Si vous êtes déjà passé chez le notaire pour un achat immobilier, vous avez peut-être pu constater que votre bien est situé dans le périmètre de protection d’un monument historique.
 
 

Qu’est-ce que le périmètre de protection d’un monument historique ?

C’est une servitude d’utilité publique qui s’applique autour de chaque édifice inscrit ou classé au titre des monuments historiques. Par défaut, le périmètre de protection est un rayon de 500m autour du bâtiment classé ou inscrit :

perimetre monument historique

périmètre protection monument historique

Il peut toutefois être modifié, sur proposition de l’Architecte des Bâtiments de France et validation de la commune :

périmètre monument historique

Quelles sont donc les conséquences de posséder un bien situé dans ce périmètre ?

D’après l’article L.621-31 du code de l’Urbanisme :

«Lorsqu’un immeuble est situé dans le champ de visibilité d’un édifice classé au titre des monuments historiques ou inscrit, il ne peut faire l’objet, tant de la part des propriétaires privés que des collectivités et établissements publics, d’aucune construction nouvelle, d’aucune démolition, d’aucun déboisement, d’aucune transformation ou modification de nature à en affecter l’aspect, sans une autorisation préalable.»

En clair : chaque fois que vous voulez faire des travaux (construction, démolition, modification d’aspect, installation d’enseigne, aménagement extérieur…) au seing de ce périmètre, vous devrez obtenir l’autorisation de l’Architecte des Bâtiments de France.

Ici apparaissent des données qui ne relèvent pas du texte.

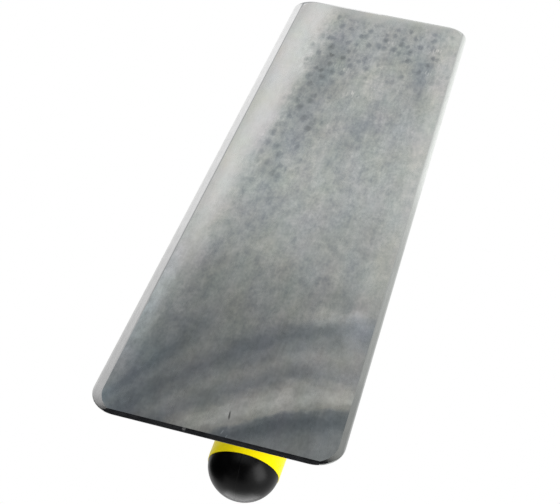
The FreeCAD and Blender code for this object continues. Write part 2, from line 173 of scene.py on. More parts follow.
# distances run from the heel edge and from the wide strip's edge, unless a note says otherwise
# a fade is where it starts and ends, then its value at both; two numbers alone run from 0 to 1
bladeSetup = {
    "shape": {
        "sideStripWide": 0.0039,    # ground strip along the -Y edge
        "sideStripNarrow": 0.0027,  # ground strip along the +Y edge
        "sideStripDepth": 0.0004,
        "endStrip": 0.0020,
        "endStripDepth": 0.0005,
        "cornerRadius": 0.012,
        "cornerSteps": 14,
        "edgeRound": 0.00012,
        "edgeSteps": 2,
        "roundedFrom": 40,          # degrees between the faces
        "smoothUpTo": 4,
    },
    # a slow wander of every tone, so that no band runs dead straight
    "wander": {
        "noise": {"scale": 11.0, "detail": 2.0},
        "along": 0.03,
        "across": 0.014,
        "sway": {"scale": 24.0, "shift": (2, 2, 0)},
        "drift": {"scale": 30.0, "shift": (5, 1, 0)},
    },
    # tones along the blade, as shares of its length: painted reflection, darker towards the heel
    "lengthTones": ((0.08, 0.170), (0.20, 0.196), (0.27, 0.243), (0.34, 0.326), (0.52, 0.402),
                    (0.75, 0.365), (1.0, 0.370)),
    # a fan of painted reflection streaks at the heel, light and dark: each follows a line where
    # start + perX x + perY y + perXX xx + perXY xy + perYY yy is constant
    "streaks": {
        "start": 1.37,
        "perX": 15.3,
        "perY": -29.5,
        "perXX": -160.0,
        "perXY": 233.0,
        "perYY": 57.0,
        "bendEnd": 0.058,           # further from the heel the value climbs evenly
        "climb": 14.0,
        "sway": 0.06,
        "fray": 0.035,
        "frayNoise": {"scale": 190.0, "shift": (4, 4, 0), "roughness": 0.6},
        "reach": (-0.5, 1.6),
        "tones": ((0.0, 0.165), (0.07, 0.155), (0.228, 0.098), (0.268, 0.125), (0.320, 0.235),
                  (0.365, 0.300), (0.412, 0.265), (0.460, 0.200), (0.505, 0.162),
                  (0.595, 0.195), (0.657, 0.160), (0.714, 0.128), (0.771, 0.140),
                  (0.81, 0.158), (0.881, 0.118), (0.952, 0.150), (1.0, 0.17)),
        "fade": (1.30, 1.60, 1.0, 0.0),
        "tipAcross": (0.020, 0.042),  # the outermost streak ends here
        "tipValue": (1.02, 1.22),
    },
    # a band of painted reflection beside the wide strip, with a painted highlight glowing along the
    # strip itself
    "band": {
        "tone": 0.60,
        "width": 0.0240,
        "soft": 0.0135,
        "sway": 0.002,
        "taper": (0.100, 0.290, 0.0075, -0.0010),
        "along": (0.040, 0.175),
        "glowTone": 0.46,
        "glowAcross": (0.0120, 0.004, 0.0, 0.75),
        "glowAlong": (0.015, 0.085, 0.25, 1.0),
    },
    # lighter margins of painted reflection, from the narrow strip's edge and from the toe
    "margin": {
        "tone": 0.56,
        "fromNarrow": (0.018, 0.004, 0.0, 0.55),
        "along": (0.060, 0.200, 0.15, 1.0),
        "fromToe": (0.013, 0.002, 0.0, 0.34),
    },
    # cloudy patches: place, reach each way, darkening
    "patches": ((0.255, 0.034, 0.120, 0.011, 0.20), (0.220, 0.060, 0.052, 0.010, 0.20),
                (0.297, 0.085, 0.030, 0.009, 0.20), (0.110, 0.028, 0.045, 0.014, 0.06),
                (0.006, 0.026, 0.016, 0.020, 0.10), (0.330, 0.026, 0.030, 0.010, -0.06),
                (0.062, 0.088, 0.026, 0.020, -0.32), (0.268, 0.058, 0.034, 0.006, -0.16),
                (0.305, 0.094, 0.040, 0.006, -0.06), (0.330, 0.070, 0.030, 0.018, 0.07),
                (0.150, 0.054, 0.045, 0.010, -0.05), (0.290, 0.025, 0.030, 0.011, -0.36),
                (0.290, 0.040, 0.055, 0.009, 0.09), (0.078, 0.088, 0.015, 0.020, -0.30),
                (0.042, 0.081, 0.013, 0.013, -0.17), (0.009, 0.038, 0.006, 0.009, 0.14),
                (0.064, 0.068, 0.016, 0.013, -0.14), (0.022, 0.074, 0.006, 0.009, -0.14)),
    "patchSway": (0.016, 0.007),
    "patchEdge": (1.25, 0.2),       # as shares of its reach
    # a dark rim along part of the heel edge
    "heelRim": {
        "along": (0.0080, 0.0020, 0.0, 0.26),
        "start": (0.011, 0.019),
        "end": (0.058, 0.044),
    },
    # uneven dots, thickest in a lane beside the band and towards the toe
    "dots": {
        "spacing": 0.0046,
        "stretch": 1.9,
        "strength": 0.30,
        "jitterNoise": {"scale": 420.0, "detail": 2.0, "output": "Color"},
        "jitter": (0.0020, 0.0015, 0.0),
        "radius": (0.2, 1.0, 0.22, 0.60),
        "rim": (1.1, 0.2),
        "picked": (0.25, 0.70),
        "laneMiddle": 0.031,
        "lane": (0.019, 0.006, 0.12, 0.80),
        "laneAlong": (0.130, 0.210, 0.15, 1.0),
        "toeAlong": (0.255, 0.295),
        "fromToe": (0.006, 0.013),
        "roughness": 0.15,
        "bump": (0.2, 0.00008),
    },
    # soft mottling, rub strokes and grinding grain, all running along the blade
    "mottling": {
        "blotchNoise": {"scale": 210.0, "stretch": (0.75, 1, 1), "shift": (1, 0, 0),
                        "detail": 2.5, "roughness": 0.55},
        "strokesNoise": {"scale": 520.0, "stretch": (0.22, 1, 1), "shift": (0, 2, 0),
                         "roughness": 0.55},
        "pepperNoise": {"scale": 780.0, "stretch": (0.6, 1, 1), "shift": (7, 0, 0),
                        "detail": 2.0},
        "rubsNoise": {"scale": 85.0, "stretch": (0.30, 1, 1), "shift": (0, 2, 0),
                      "detail": 4.0, "roughness": 0.6},
        "grainNoise": {"scale": 2600.0, "stretch": (0.05, 1, 1), "roughness": 0.7},
        "blotch": (-0.15, 0.13),
        "strokes": (-0.07, 0.07),
        "strokesAlong": (0.12, 0.28, 0.8, 1.7),
        "pepper": (-0.09, 0.09),
        "rubs": (-0.09, 0.11),
        "grain": (0.25, 0.75, -0.04, 0.04),
        "leftOnBand": 0.20,
        "leftInHeel": 0.75,
        "toeRim": (0.012, 0.0045),  # from the toe: the steel runs smooth up to its edge
        "leftOnToeRim": 0.2,
        "rimLight": (0.0055, 0.0002, 0.0, 0.20),
        "rimLightAcross": (0.034, 0.050),
        "roughness": (0.20, 0.32),
        "grainBump": (0.25, 0.00004),
    },
    # scratches: middle, lean, reach along and across, brightness left in them
    "scratches": ((0.0130, 0.0548, -0.293, 0.0024, 0.00045, 0.30),
                  (0.0046, 0.0550, 0.250, 0.0015, 0.00030, 1.70),
                  (0.0030, 0.0572, 0.250, 0.0012, 0.00030, 1.50),
                  (0.2610, 0.0552, 0.900, 0.0022, 0.00060, 0.72)),
    "scratchEdge": (1.0, 0.25),     # as shares of its squared reach
    # clusters of fine bright flecks
    "flecks": {
        "spots": ((0.3255, 0.0643), (0.3258, 0.0880), (0.2885, 0.0390), (0.2725, 0.0630),
                  (0.2620, 0.0530), (0.3000, 0.0870), (0.2860, 0.0450)),
        "reach": (0.0042, 0.0024),
        "noise": {"scale": 1000.0, "stretch": (0.16, 1, 1), "shift": (3, 1, 0), "detail": 1.0},
        "light": (0.54, 0.64, 0.0, 0.36),
    },
    # steel darker than its surroundings reads cool, lighter reads warm
    "tints": {
        "cool": colour(0.91, 0.99, 1.025),
        "plain": colour(0.950, 1.0, 0.975),
        "warm": colour(0.990, 1.0, 0.962),
        "coolShare": (0.68, 0.97),
        "warmShare": (1.02, 1.35),
        "heelCool": colour(0.865, 0.985, 1.10),
        "heelWarm": colour(1.000, 1.0, 0.945),
        "heelTones": (0.10, 0.22),
        "heelStrength": 0.8,
        "corner": colour(0.935, 1.0, 1.060),  # beside the wide strip, up to the band
        "cornerAcross": (0.024, 0.006),
        "cornerAlong": (0.135, 0.050),
        "hueNoise": {"scale": 75.0, "stretch": (0.45, 1, 1), "output": "Color"},
        "hueSwing": (0.16, 0.05, 0.20),
    },
    # tones of the ground side strips, as shares of the length: painted reflection, lighter towards
    # the toe
    "strips": {
        "wideTones": ((0.0, 0.40), (0.03, 0.50), (0.10, 0.54), (0.20, 0.60), (0.42, 0.72),
                      (0.85, 0.81), (1.0, 0.81)),
        "narrowTones": ((0.0, 0.28), (0.08, 0.28), (0.17, 0.37), (0.36, 0.46), (0.45, 0.54),
                        (0.56, 0.74), (1.0, 0.72)),
        "narrowTint": colour(0.97, 1.0, 0.965),
        # painted highlight towards the narrow strip's rim
        "narrowRim": 0.0004,
        "narrowGain": (0.80, 1.22),
        "narrowGainAlong": (0.40, 0.62),
        "lineTone": colour(0.20, 0.21, 0.215),
        "line": (0.0008, 0.0002, 0.0, 0.75),
        "lineAlong": (0.04, 0.22, 0.1, 1.0),
        "lineOnNarrow": 0.3,
        "toeLine": (0.0030, 0.0016, 0.0, 0.75),
        "toeLineAcross": (0.026, 0.008),
        "bendInset": (0.0030, 0.0018, 0.8),   # the line round the far corner, and its strength
        "bendAlong": (0.62, 0.35),            # as shares of the corner's radius
        "bendAcross": (1.0, 0.8),
        # painted highlight: the strips turn pale towards their outer rims
        "rimSheenTone": colour(0.92, 0.92, 0.91),
        "rimSheenWide": 0.0012,
        "rimSheenNarrow": 0.0008,
        "rimSheenStrength": 0.35,
        "grain": (0.92, 1.05),
        "nicks": (0.35, 0.7, -0.05, 0.05),
        "roughness": (0.22, 0.38),
        "middleFade": (-0.001, 0.001),        # where one strip's tones give way to the other's
        "grainNoise": {"scale": 3200.0, "stretch": (0.06, 1, 1)},
        "nicksNoise": {"scale": 220.0, "stretch": (0.4, 1, 1), "detail": 4.0},
        "grainBump": (0.3, 0.00004),
    },
    # the heel end's steel is painted near-black as shade, darkest on its upright wall
    "darkEdge": {
        "inner": colour(0.030, 0.031, 0.036),
        "outer": colour(0.105, 0.108, 0.118),
        "stain": colour(0.10, 0.10, 0.105),
        "stains": (0.45, 0.75, 0.0, 0.5),
        "upright": colour(0.018, 0.018, 0.020),
        "uprightBelow": 0.0002,
        "nick": (0.0012, 0.0405, 0.0),
        "nickReach": (0.0009, 0.0003),
        "nickTone": colour(0.5),
        "roughness": (0.34, 0.5),
        "grainNoise": {"scale": 2400.0, "stretch": (1, 0.08, 1)},
        "stainsNoise": {"scale": 160.0, "detail": 4.0},
        "grainBump": (0.3, 0.00004),
    },
    "back": {
        "dull": colour(0.40, 0.42, 0.43),
        "bright": colour(0.50, 0.51, 0.51),
        "grain": (0.25, 0.75, 0.90, 1.08),
        "smears": (0.4, 0.75, 0.0, -0.10),
        "cloud": (0.35, 0.65),
        "roughness": (0.24, 0.40),
        "grainNoise": {"scale": 2200.0, "stretch": (0.04, 1, 1), "detail": 4.0,
                       "roughness": 0.7},
        "smearsNoise": {"scale": 60.0, "stretch": (0.3, 1, 1), "shift": (2, 0, 0),
                        "detail": 5.0, "roughness": 0.65},
        "cloudNoise": {"scale": 22.0, "detail": 4.0},
        "grainBump": (0.35, 0.00005),
    },
}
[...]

Voici quelques exemples de travaux modifiant l’aspect d’un bien :

  • le remplacement des portes ou fenêtres
  • installation d’un portail
  • la rénovation de la toiture
  • un ravalement de façade
  • la création d’une fenêtre de toit

L’ABF est un agent du Service Départemental d’Architecture et du Patrimoine (SDAP) de la Direction Départementale des Affaires Culturelles (DRAC).  Son rôle est de veiller à ce que l’architecture du voisinage du monument historique soit en « harmonie » avec celui-ci. Son avis portera sur :

  • les matériaux utilisés (bois ou PVC pour les fenêtres, type de tuile pour les toitures, type d’enduit pour les façades)
  • la couleur de ces éléments (pour les portes, les façades …)
  • les détails de finition (exemple : pose de baguettes d’angle sur les arêtes des façades)

 

Comment faire une demande ?

La demande à l’Architecte des Bâtiments de France est faite automatiquement. La commune leur transmet un exemplaire de la déclaration préalable de travaux ou du permis de construire, ce qui induit des délais supplémentaires dans le traitement des demandes.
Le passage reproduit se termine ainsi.